Woman Says Bed Bug Bites, Not Monkeypox, Caused Delta Flight Scare
LATimes.com
Friday, April 27, 2012
Bedbugs can drive people out of house and home. Turns out they
have the power to stop a plane too.
A Minnesota woman's apparent case of bug bites caused a health
scare that grounded a Delta
Airlines flight at Chicago's Midway airport after
the bites were mistaken for a monkeypox infection.
Lise Sievers, 50, had called her mother in Indiana during her
flight's layover in Detroit and mentioned that one of the children
she had just visited in Uganda (in hopes of
adopting) had suffered from pus-filled red bumps. In the same
conversation, according to the Chicago
Tribune, she also mentioned she had some small bumps of her own
- ones that were not pus-filled, but that she said were probably
the result of bedbugs.
It seems something was lost in translation, because Sievers'
mother called a local hospital to ask about treatments for
pus-filled bumps, mentioned Uganda and the next thing Sievers knew,
her flight was surrounded by ambulances and fire vehicles -
quarantined as soon as it hit Midway's tarmac.
The Centers for Disease Control and
Prevention suspected monkeypox because it occurs mainly
in Africa, especially the western and central areas.
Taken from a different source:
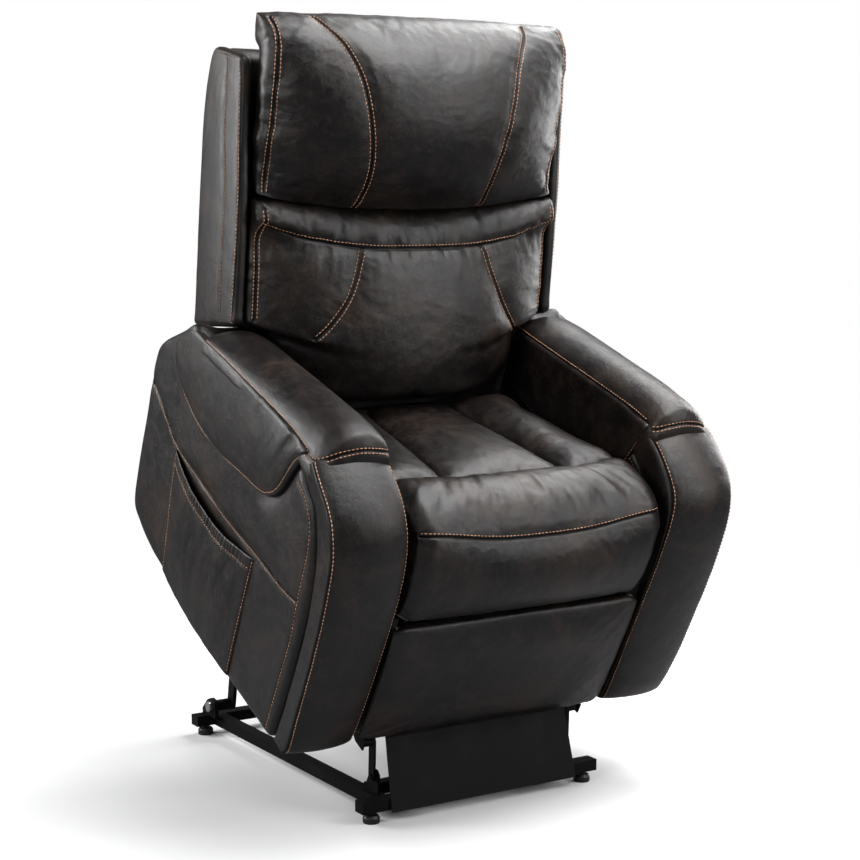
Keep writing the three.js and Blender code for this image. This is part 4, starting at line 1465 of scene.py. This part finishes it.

Although
it can infect a number of mammals, including rats, mice, rabbits -
and even pet prairie dogs, which passed the virus on to humans in 2003, in the
first reported U.S. outbreak - monkeypox is so named because it was
first found in laboratory monkeys in 1958.
Monkeypox is a relative to smallpox virus, but
its symptoms are far less severe. Monkeypox can induce
fever, headache, muscle
aches and cause the lymph nodes
to swell. Within a few days of the fever onset, a rash starts to
form - often on the face - and spreads to other parts of the body.
It can take two to four weeks to recover.
As for how deadly the disease is, the CDC points out that
monkeypox has reportedly killed 1% to 10% of those infected - but
in all likelihood, the risk of death would be far lower in the
U.S., with comparatively better nutrition and medical care.